Oil major Shell cannot switch too quickly to producing renewable energy without risking its dividend payments according to its chief executive.
More than 97% of Shell shareholders agreed at its annual meeting earlier this month to reject a resolution to invest profits from fossil fuels to become a renewable energy company.
The firm had previously said it was against the proposal.
Shell’s climate change policy has been criticised in recent months including by Dutch pension fund PGGM.
The company said Shell should be doing more to mitigate climate change risks.
But Ben Van Beurden said the oil and gas industry would need to invest up to $1trillion per year even while meeting the UN backed goal of curbing carbon emissions to limit the rise in global warming.
He said making a switch to other forms of energy would take time and said all the top 10 solar companies in the world represent $14billion in capital employed and invested $5billion in solar energy last year, but none had so far paid any dividends.

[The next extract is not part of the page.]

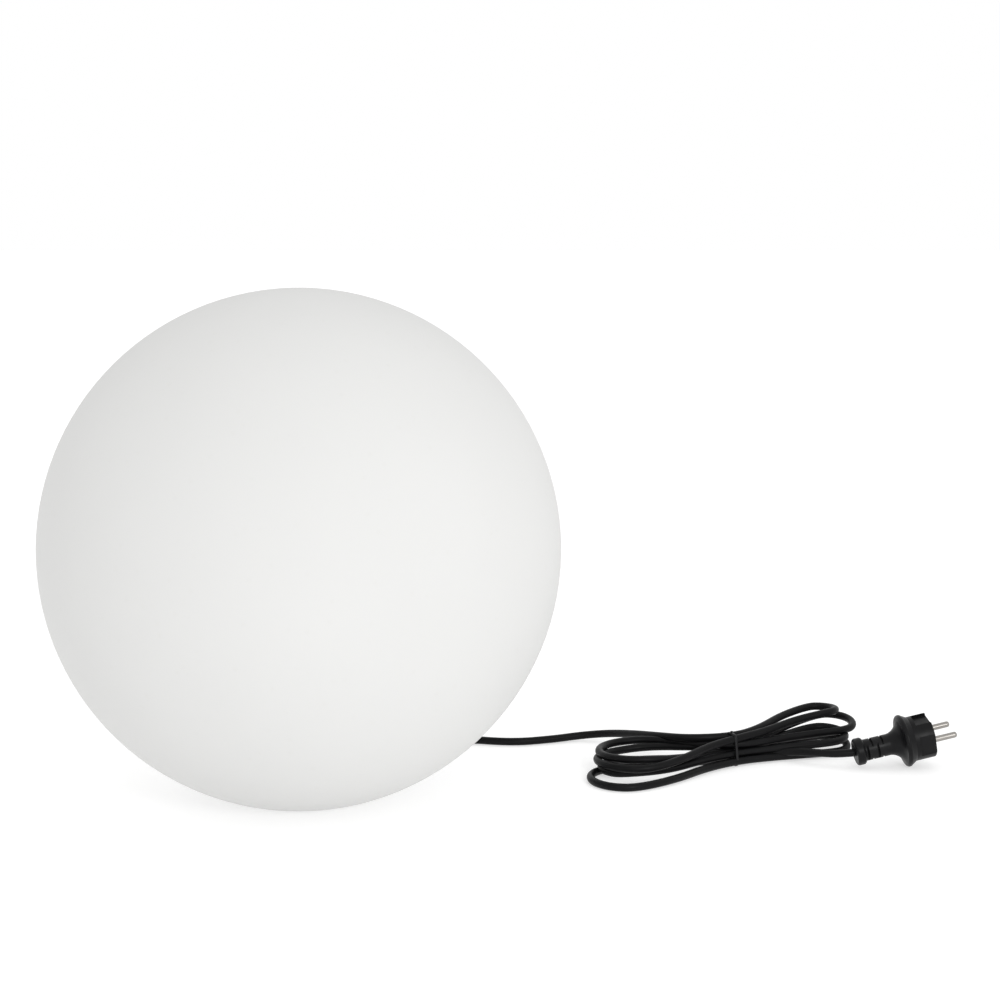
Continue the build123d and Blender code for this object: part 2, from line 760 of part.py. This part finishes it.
with BuildPart() as plug_crimps:
    with BuildSketch(plug_plane.offset(crimp_back + 0.5)):
        with Locations((pin_pitch / 2, 0), (-pin_pitch / 2, 0)):
            Circle(1.9)
    extrude(amount=pin_back - crimp_back - 0.5)
plug_crimps.part.label = "plug_crimps"
export_step(plug_crimps.part, "parts/plug_crimps.step")


# ---------------------------------------------------------------- mains cord
def smooth_path(points):
    """Straight runs between points, joined by arcs as large as the runs allow; prints the radii."""
    runs = [Vector(*q) - Vector(*p) for p, q in zip(points, points[1:])]
    radii = [
        0.45 * min(a.length, b.length) / tan(radians(a.get_angle(b)) / 2)
        for a, b in zip(runs, runs[1:])
    ]
    print("   runs", [round(run.length, 1) for run in runs])
    print("   radii", [round(radius, 1) for radius in radii])
    return FilletPolyline(*points, radius=radii)


def cord_tube(name, points):
    """A round cord along the points, with its volume compared with section times length."""
    print(name)
    with BuildPart() as cord:
        with BuildLine():
            route = smooth_path(points)
        with BuildSketch(Plane(origin=route @ 0, z_dir=route % 0)):
            Circle(cord_radius)
        sweep()
    ratio = cord.part.volume / (pi * cord_radius**2 * route.length)
    print("   length %.0f mm, volume ratio %.4f" % (route.length, ratio))
    return cord.part


# Down out of the gland, out through the ball's channel and over the floor in loose curves,
# then up over the spread loops of the hank to its tie.
lead_route = [
    (gland_x, gland_y, sheath_join), (gland_x, gland_y, 27), (-9.5, -18, 15.3), (-4.6, -8.6, 7.9),
    (2.4, 4.4, 5.3), (14, 26, 3.9), (29.5, 54.5, 3.5), (50, 88, 3.4), (82, 118, 3.4),
    (122, 130, 3.4), (163, 119, 3.4), (197, 129, 3.4), (222, 137.5, 4.5), (244, 131, 8),
    (262, 111.5, 13), (280, 88, 18), (305, 66, 21.8),
]
# From the hank's tie over its lowest loop to the collar of the plug.
tail_route = [
    (356, 74.5, 4.3), (370, 78, 5.6), (385, 76, 7.6), (399, 69.5, 9.4), (413, 61.5, 10.9),
    (425.5, 56.4, 11.6), tuple(flange_middle + plug_axis * plug_back),
]

mains_cord = cord_tube("mains_cord", lead_route)
mains_cord.label = "mains_cord"
export_step(mains_cord, "parts/mains_cord.step")

cord_tail = cord_tube("cord_tail", tail_route)
cord_tail.label = "cord_tail"
export_step(cord_tail, "parts/cord_tail.step")

# The hank lies along a line on the floor: narrow at its tie, its loops fanned out flat at one
# end and piled up at the other. Each section: place along the hank, then the least and the
# most reach to the side and in height.
hank_middle, hank_yaw = (342.0, 73.0, 0.0), 25.0
hank_sections = [
    (-135, -22, -2, 1.5, 5.5), (-130, -33, 8, 0.2, 6.8), (-112, -42, 33, 0.2, 17),
    (-95, -42, 46, 0.2, 21.3), (-75, -38, 49.5, 0.2, 21.3), (-55, -31, 43, 0.2, 21),
    (-35, -23, 23, 0.5, 24), (-18, -18.5, 10.5, 0.9, 25.2), (-4, -14.9, 5.7, 1.2, 25.2),
    (4, -14.9, 5.7, 1.2, 25.2), (20, -16.5, 8.5, 0.8, 27), (40, -19.5, 18.5, 0.6, 29.5),
    (60, -24.2, 28.5, 0.4, 33), (80, -27.3, 32, 0.4, 36.2), (96, -26, 31, 0.4, 36.4),
    (107, -19, 27, 3, 30), (119, -6, 17, 14, 26),
]


def hank_plane(along):
    """The upright plane across the hank at a distance from its tie, x to the side and y up."""
    c, s = cos(radians(hank_yaw)), sin(radians(hank_yaw))
    origin = (hank_middle[0] + c * along, hank_middle[1] + s * along, 0)
    return Plane(origin=origin, x_dir=(-s, c, 0), z_dir=(c, s, 0))


with BuildPart() as cord_hank:
    for along, side_low, side_high, low, high in hank_sections:
        with BuildSketch(hank_plane(along)):
            with Locations(((side_low + side_high) / 2, (low + high) / 2)):
                wide, tall = side_high - side_low, high - low
                RectangleRounded(wide, tall, 0.45 * min(wide, tall))
    loft(ruled=True)
cord_hank.part.label = "cord_hank"
export_step(cord_hank.part, "parts/cord_hank.step")

# A narrow band round the hank, with the twisted end of the tie on top.
tie_width, tie_thickness = 2.0, 0.8
tie_low, tie_high, tie_left, tie_right = 1.1, 25.3, -15.0, 5.8
tie_corner = 9.4
with BuildPart() as hank_tie:
    with BuildSketch(hank_plane(-tie_width / 2)):
        with Locations(((tie_left + tie_right) / 2, (tie_low + tie_high) / 2)):
            wide, tall = tie_right - tie_left, tie_high - tie_low
            RectangleRounded(
                wide + 2 * tie_thickness, tall + 2 * tie_thickness, tie_corner + tie_thickness
            )
            RectangleRounded(wide, tall, tie_corner, mode=Mode.SUBTRACT)
    extrude(amount=tie_width)
    with BuildSketch(hank_plane(-tie_width / 2)):
        with Locations(((tie_left + tie_right) / 2 + 1, tie_high + 1.3)):
            RectangleRounded(3.2, 2.2, 0.9)
    extrude(amount=tie_width)
hank_tie.part.label = "hank_tie"
export_step(hank_tie.part, "parts/hank_tie.step")
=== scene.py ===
import bpy
import bmesh
from math import cos, pi, radians, sin, tan
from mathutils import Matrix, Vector


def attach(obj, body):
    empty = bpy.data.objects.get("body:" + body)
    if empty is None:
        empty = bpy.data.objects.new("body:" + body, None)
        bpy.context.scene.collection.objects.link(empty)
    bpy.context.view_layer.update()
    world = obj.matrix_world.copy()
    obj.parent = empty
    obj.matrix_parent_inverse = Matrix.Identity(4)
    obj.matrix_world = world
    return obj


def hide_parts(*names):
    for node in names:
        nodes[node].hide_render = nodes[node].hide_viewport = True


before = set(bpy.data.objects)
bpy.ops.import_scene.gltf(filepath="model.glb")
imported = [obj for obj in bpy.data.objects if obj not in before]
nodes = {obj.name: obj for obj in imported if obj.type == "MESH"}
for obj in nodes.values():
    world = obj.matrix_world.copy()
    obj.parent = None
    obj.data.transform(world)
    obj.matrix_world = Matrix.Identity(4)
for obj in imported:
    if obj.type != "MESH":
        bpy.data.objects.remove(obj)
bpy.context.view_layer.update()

MM = 0.001
CORD_RADIUS = 3.2  # mm

# ------------------------------------------------------------------ materials
# A Mix node's colour sockets, which share their names with its sockets of other types.
MIX_A, MIX_B, MIX_RESULT = 6, 7, 2
# Most of a noise's values lie between these two.
NOISE_LOW, NOISE_HIGH = 0.3, 0.7
# A speck fades out between these two distances from its middle, in shares of its cell.
SPECK_EDGE, SPECK_CORE = 0.18, 0.06
# Wear starts at the first pointiness and is whole at the second; it is patchy at this scale.
WEAR_STARTS, WEAR_WHOLE, WEAR_SCALE = 0.52, 0.62, 220


def finish(name, colour, rough=0.5, metallic=0.0, tone=0.08, tone_scale=30.0,
           rough_var=0.08, rough_scale=60.0, grain=0.1, grain_scale=900.0, grain_depth=0.0002,
           stretch=None, specks=0.0, speck_scale=400.0, speck_colour=(0.5, 0.5, 0.5),
           wear=0.0, wear_colour=(0.5, 0.5, 0.5), **sockets):
    """A finish with uneven tone, uneven gloss and a fine grain, all in the object's own space.

    stretch draws the grain out along an axis, specks adds small spots and wear rubs the
    edges lighter. Other arguments are values of the shader's own sockets."""
    material = bpy.data.materials.new(name)
    material.use_nodes = True
    tree = material.node_tree
    shader = tree.nodes["Principled BSDF"]
    new, link = tree.nodes.new, tree.links.new
    shader.inputs["Metallic"].default_value = metallic
    for key, value in sockets.items():
        shader.inputs[key.replace("_", " ")].default_value = value
    place = new("ShaderNodeTexCoord")
    source = place.outputs["Object"]
    if stretch is not None:
        mapping = new("ShaderNodeMapping")
        mapping.inputs["Scale"].default_value = stretch
        link(source, mapping.inputs["Vector"])
        fine_source = mapping.outputs["Vector"]
    else:
        fine_source = source

    def noise(scale, detail, vector, roughness=0.5):
        texture = new("ShaderNodeTexNoise")
        texture.inputs["Scale"].default_value = scale
        texture.inputs["Detail"].default_value = detail
        texture.inputs["Roughness"].default_value = roughness
        link(vector, texture.inputs["Vector"])
        return texture.outputs["Fac"]

    def ramp(value, start, end, low, high):
        """low where value is start, high where it is end, and even in between."""
        node = new("ShaderNodeMapRange")
        node.inputs["From Min"].default_value = start
        node.inputs["From Max"].default_value = end
        node.inputs["To Min"].default_value = low
        node.inputs["To Max"].default_value = high
        link(value, node.inputs["Value"])
        return node.outputs["Result"]

    def mix(share, a, b):
        """Colour a where share is 0 and colour b where it is 1."""
        node = new("ShaderNodeMix")
        node.data_type = "RGBA"
        link(share, node.inputs["Factor"])
        for socket, value in ((node.inputs[MIX_A], a), (node.inputs[MIX_B], b)):
            if isinstance(value, tuple):
                socket.default_value = (*value, 1)
            else:
                link(value, socket)
        return node.outputs[MIX_RESULT]

    dark = tuple(c * (1 - tone) for c in colour)
    light = tuple(min(1.0, c * (1 + tone)) for c in colour)
    base = mix(ramp(noise(tone_scale, 4, source), NOISE_LOW, NOISE_HIGH, 0, 1), dark, light)
    if specks:
        speck = new("ShaderNodeTexVoronoi")
        speck.inputs["Scale"].default_value = speck_scale
        link(source, speck.inputs["Vector"])
        spot = ramp(speck.outputs["Distance"], SPECK_EDGE, SPECK_CORE, 0, specks)
        base = mix(spot, base, speck_colour)
    if wear:
        edge = new("ShaderNodeNewGeometry")
        worn = new("ShaderNodeMath")
        worn.operation = "MULTIPLY"
        link(ramp(edge.outputs["Pointiness"], WEAR_STARTS, WEAR_WHOLE, 0, wear), worn.inputs[0])
        link(ramp(noise(WEAR_SCALE, 3, source), NOISE_LOW, NOISE_HIGH, 0.2, 1), worn.inputs[1])
        base = mix(worn.outputs["Value"], base, wear_colour)
    link(base, shader.inputs["Base Color"])
    gloss = noise(rough_scale, 5, fine_source)
    link(ramp(gloss, NOISE_LOW, NOISE_HIGH, rough - rough_var, rough + rough_var),
         shader.inputs["Roughness"])
    bump = new("ShaderNodeBump")
    bump.inputs["Strength"].default_value = grain
    bump.inputs["Distance"].default_value = grain_depth
    link(noise(grain_scale, 3, fine_source, 0.6), bump.inputs["Height"])
    link(bump.outputs["Normal"], shader.inputs["Normal"])
    return material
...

Van Beurden said: “We cannot do it overnight (transition to reneables) because it could mean the end of the company.”
Meanwhile, growing demand for oil and gas in emerging countries means that investment in the sector will have to continue.
The oil boss said it would take an “unprecedented amount of effort” to bring about a net zero emissions future.
“If collectively we find a way to stay within the two degree (celsius limit), we will still need significant investment in oil and gas…I am talking about up to a trillion dollars every day,” he added.